2002 Robert Hunter, Brut de Noirs, Sonoma Valley
There is a light straw color and a nose of apples. In the mouth there is a strong start of bubbles and acidity on the tongue, the former of which soon dissipate into a froth. The wine has the slightest hint of attractive yeast and toast. There are structured flavors of white fruit and baking spices with a vein of acidity that cuts through. This is a robust, mature wine which still has moderate amounts of fruit making for an attractive drink right now. *** Now – 2022.

2010 Poggio all Guardia, Maremma Toscana
Imported by Vias Imports.  This wine is a blend of Cabernet Sauvignon, Merlot and Sangiovese.  Alcohol 14%.  A meaty nose! There is a mature edge to this robust wine.  Black fruit mixes with minerals and old wood and even some plum. There is a fine+ textured structure that will see this wine through many more years.  Good texture in the aftertaste.  A solid wine but will it come around?  **(*) Now – 2025.

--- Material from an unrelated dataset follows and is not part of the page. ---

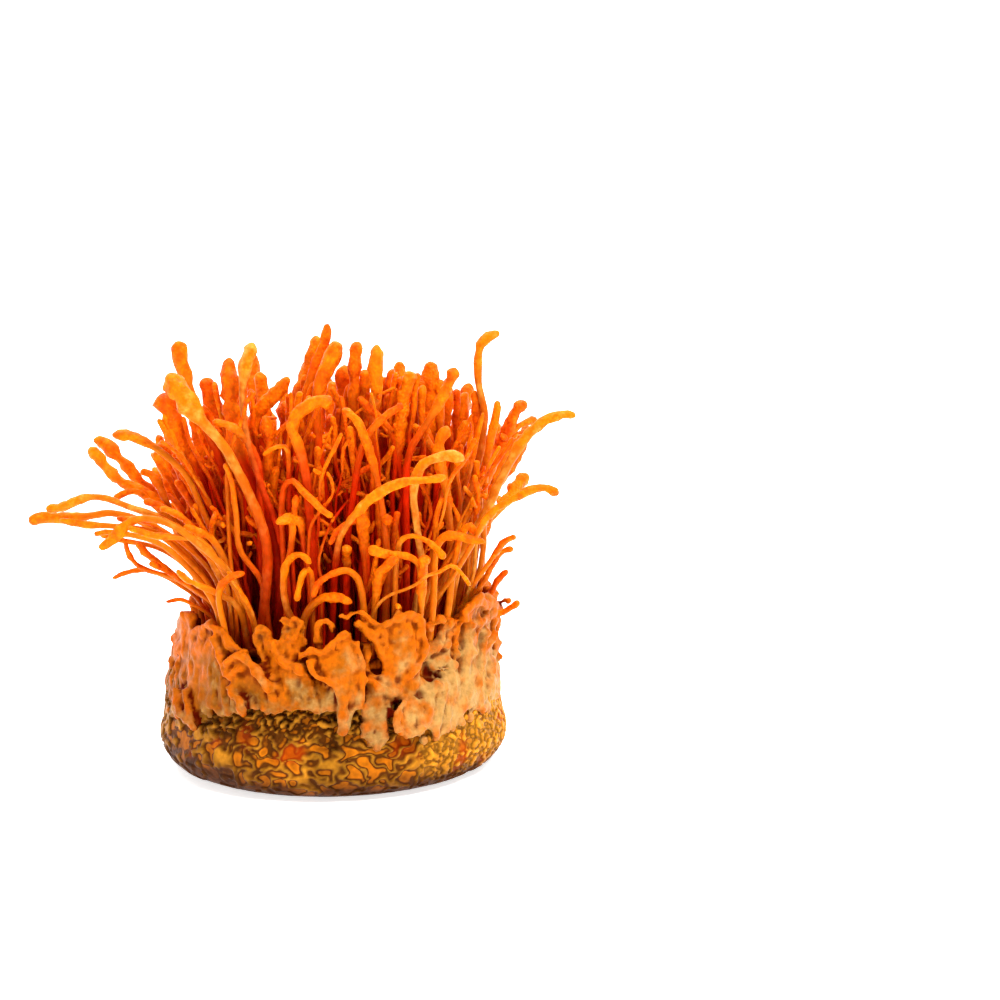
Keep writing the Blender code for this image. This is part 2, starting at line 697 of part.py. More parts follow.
def main():
    for item in list(bpy.data.objects):
        bpy.data.objects.remove(item)
    rice = make_material("rice", 0.6)
    mycelium = make_material("mycelium", 0.5)
    flesh = make_material("stalk", 0.55)
    finish("rice_block", stack_rings(block_rings()), rice)
    finish("mycelium_mat", stack_rings(mat_rings()), mycelium)

    chance = np.random.default_rng(SEED)
    wanted = [row[0] for row in FRONT_STALKS.values()] + [at_bearing(*row[:2]) for row in BACK_STALKS]
    stems = [row[1] for row in FRONT_STALKS.values()] + [row[5] for row in BACK_STALKS]
    feet = [row[:2] for row in TUFTS]
    roots = settle_roots(wanted, [stem * STEM_WEIGHT[0] for stem in stems], feet)
    thicket = Thicket()
    singles = {}
    for (name, (_, stem, club, route)), root in zip(FRONT_STALKS.items(), roots):
        radii = stem * np.array(STEM_WEIGHT) + club * np.array(CLUB_WEIGHT)
        singles["stalk_" + name] = thicket.add(front_route(root, route), radii, 0.55, 0)
    for number, row in enumerate(BACK_STALKS, 1):
        _, _, tip_bearing, tip_radius, height, stem, club = row
        root = roots[len(FRONT_STALKS) + number - 1]
        radii = stem * np.array(STEM_WEIGHT) + club * np.array(CLUB_WEIGHT)
        rings = back_route(root, tip_bearing, tip_radius, height)
        singles[f"stalk_back_{number:02d}"] = thicket.add(rings, radii, 0.8, 0)
    tufts = []
    for number, (across, behind, tallest) in enumerate(TUFTS, 1):
        members = []
        for rings in tuft_routes((across, behind), tallest, chance):
            club = chance.uniform(*TUFT_CLUB)
            radii = TUFT_STEM * np.array(TUFT_STEM_WEIGHT) + club * np.array(TUFT_CLUB_WEIGHT)
            members.append(thicket.add(rings, radii, 1.0, number))
        tufts.append(((across, behind), members))
    thicket.part()

    for name, number in singles.items():
        finish(name, stalk_mesh(*thicket.rings(number)), flesh)
    for number, (foot, members) in enumerate(tufts, 1):
        finish(f"tuft_{number:02d}", tuft_mesh(foot, [thicket.rings(m) for m in members]), flesh)


main()
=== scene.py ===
"""Dresses the cordyceps bunch: grainy orange stalks, their frilled mycelium and the marbled rice block.

Routes, lobes and patterns are worked out in millimetres and become metres where a mesh is made.
A bearing is an angle round the block in degrees, 0 at the front (-Y) and growing towards +X.
"""

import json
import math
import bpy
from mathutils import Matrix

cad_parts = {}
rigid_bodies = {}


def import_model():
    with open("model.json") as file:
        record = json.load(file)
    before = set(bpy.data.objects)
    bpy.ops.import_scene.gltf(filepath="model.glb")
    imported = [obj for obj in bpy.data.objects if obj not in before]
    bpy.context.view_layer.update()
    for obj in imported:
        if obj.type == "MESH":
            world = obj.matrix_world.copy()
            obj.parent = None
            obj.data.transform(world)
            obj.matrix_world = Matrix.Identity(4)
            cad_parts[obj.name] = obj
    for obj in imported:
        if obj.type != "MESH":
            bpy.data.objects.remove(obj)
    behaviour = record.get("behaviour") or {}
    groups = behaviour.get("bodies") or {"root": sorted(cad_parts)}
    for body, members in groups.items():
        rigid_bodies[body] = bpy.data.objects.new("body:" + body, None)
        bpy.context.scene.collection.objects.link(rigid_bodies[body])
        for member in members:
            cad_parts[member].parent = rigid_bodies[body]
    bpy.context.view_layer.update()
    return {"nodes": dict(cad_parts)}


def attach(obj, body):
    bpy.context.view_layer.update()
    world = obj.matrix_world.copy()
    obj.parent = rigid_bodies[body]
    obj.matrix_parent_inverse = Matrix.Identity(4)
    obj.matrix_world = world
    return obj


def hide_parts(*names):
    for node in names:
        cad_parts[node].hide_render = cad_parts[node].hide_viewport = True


bl_info = {
    "name": "Cordyceps Bunch",
    "version": (1, 0, 0),
    "blender": (4, 5, 0),
    "location": "View3D > Sidebar > Cordyceps",
    "description": "Grows the flesh, frills and rice block of a cordyceps bunch on its plain solids",
    "category": "Mesh",
}

import bpy
import bmesh
import numpy as np
from bpy.props import FloatProperty, FloatVectorProperty, IntProperty, PointerProperty
from bpy.types import Operator, Panel, PropertyGroup
from mathutils import Matrix, Vector, noise
from mathutils.kdtree import KDTree

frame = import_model()
NODES = frame["nodes"]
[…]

2015 Domaine La Manarine, Cotes du Rhone – $15
Imported by Neal Rosenthal.  This wine is 100% Grenache sourced from vines averaging 35 years of age. The fruit was destemmed with elevage taking 20-24 months.  Alcohol 14%.  A spiced cinnamon nose.  Higher-toned in the mouth with grapey flavors, prominent acidity noticeable on the tongue.  There is fine grapey texture which lasts through the finish which is blacker and almost bitter.  **(*) Now – 2021.